Taking part in the Six Items Challenge meant I couldn't be fussy about wearing the same thing to several different events!
- Spread the word, gently: If you're on a low income, you're following the 'new' rules of conscious consumerism without a second thought, and always have been. Planning purchases, shopping around, carefully considering what you spend your money on and wearing your clothes until they wear out is second nature, not a revelation. Those of us who currently have enough disposable income to splash out on the odd impulse purchase can probably remember a time in the not-too-distant past when we didn't. Conscious consumerism is about making choices, and sometimes, due to any number of factors in our lives, our choices are more limited. Talking to friends and colleagues since I started this blog, I've realised that most of us are making more eco-friendly and sustainable clothing decisions without really realising it. By exchanging or offering tips and advice about repairing, reusing or recycling our clothes we can reach out to people in a non-judgemental way. I'd far rather use my energy to convey my enthusiasm for the money-saving and creative aspects of sustainable fashion, than waste time condemning other people's purchasing decisions. Fashion is a complex and messy intersection of many issues and I am aware that I have the luxury of making choices that someone else may not be able to make.
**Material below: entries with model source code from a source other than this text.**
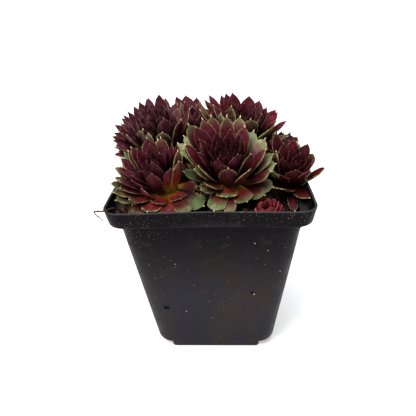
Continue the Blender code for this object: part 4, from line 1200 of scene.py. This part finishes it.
def build_pot(finish):
    """The pot: its shell round a rounded square, a slightly bowed rim, the crossed feet and drain holes."""
    profile = refined(pot_profile(), OUTLINE_STEP)
    inner = np.arange(len(profile)) > np.argmax(profile[:, 1])
    radii = pot_radius(profile[:, 0], profile[:, 1]) - np.where(inner, WALL * 0.9, 0)
    rings = square_rings(profile[:, 0], radii, profile[:, 1], corner_points=12, side_points=16)
    x, y, z = rings[..., 0], rings[..., 1], rings[..., 2]
    near_rim = smooth(z, POT_HEIGHT - BOW_DEPTH, POT_HEIGHT)
    along_side = 1 - smooth(np.minimum(np.abs(x), np.abs(y)), 0, BOW_SPAN)
    rings[..., 2] = z + WAVE * near_rim * np.sin(x / (13 * MM) + 1.3) * np.cos(y / (17 * MM))
    outward = np.stack([x, y], -1) * (np.stack([np.abs(x) >= np.abs(y), np.abs(y) > np.abs(x)], -1))
    rings[..., :2] -= (BOW * near_rim * along_side)[..., None] * np.sign(outward)
    pot = new_piece("nursery_pot", finish, *tube_group(rings[None]))

    reach, half = BODY_FOOT_HALF - 0.2 * MM, FOOT_ARM_WIDTH / 2
    for arm in (foot_arm(reach, half, finish), foot_arm(half, reach, finish)):
        cut(pot, arm, "UNION")
    for x in (-DRAIN_PLACE, DRAIN_PLACE):
        for y in (-DRAIN_PLACE, DRAIN_PLACE):
            cut(pot, drain_core(x, y, finish), "DIFFERENCE")
    pot.data.shade_smooth()
    pot.data.set_sharp_from_angle(angle=math.radians(50))
    ride(pot, "black_plastic", "pot")


def cut(thing, tool, operation):
    """Joins the tool to a mesh or cuts it out, and removes the tool."""
    modifier = thing.modifiers.new(operation.title(), "BOOLEAN")
    modifier.operation = operation
    modifier.object = tool
    modifier.solver = "EXACT"
    bpy.context.view_layer.update()
    mesh = bpy.data.meshes.new_from_object(thing.evaluated_get(bpy.context.evaluated_depsgraph_get()))
    thing.modifiers.clear()
    thing.data = mesh
    bpy.data.objects.remove(tool)


# Soil and what lies in it

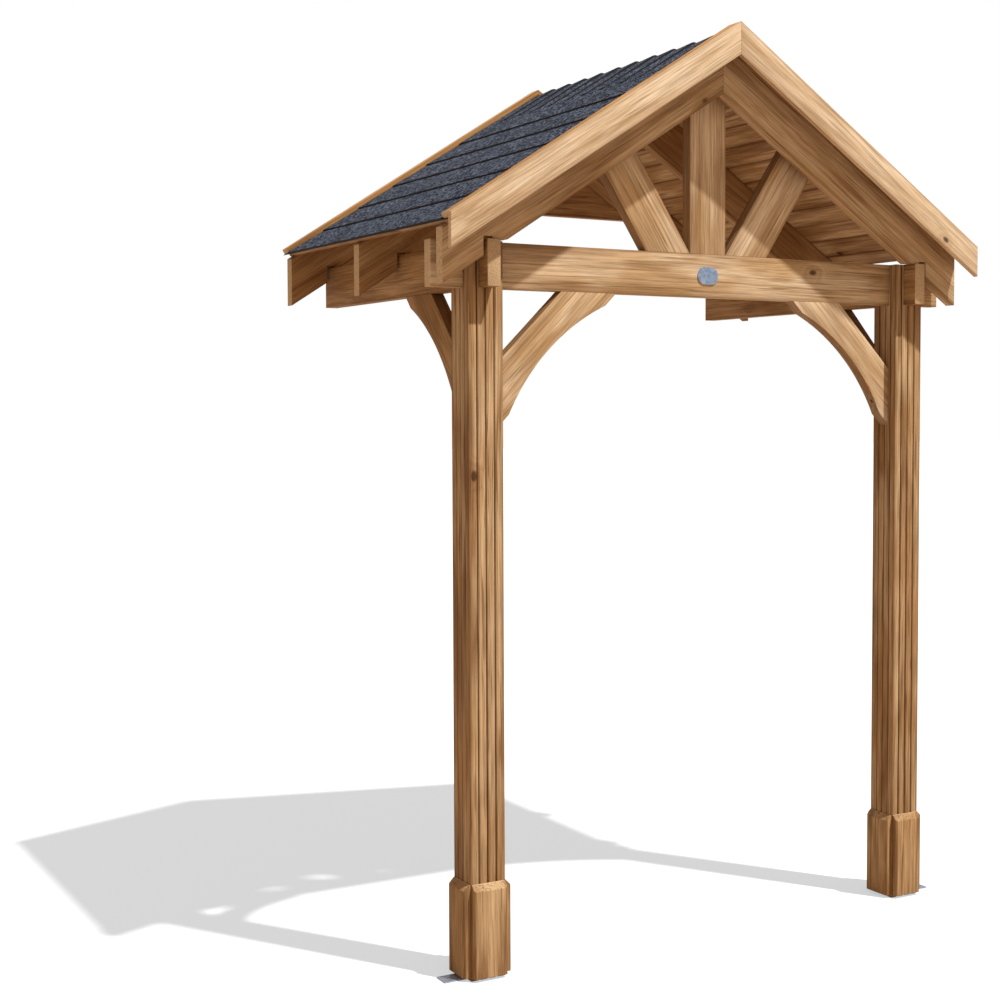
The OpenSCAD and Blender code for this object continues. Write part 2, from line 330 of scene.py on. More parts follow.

I firmly believe that everyone can be a conscious consumer even when we might feel we have a bare minimum of purchasing power. Putting pressure on brands can have a really positive effect. More brands have released details of their supply chains to the Fashion Transparency Index, thanks to the actions that Fashion Revolution has encouraged consumers to take over the last four years. There is always more we can do to help minimise the toll fast fashion takes on the environment and the people who make our clothes, and some of them really are as simple as signing a petition or sharing a photo.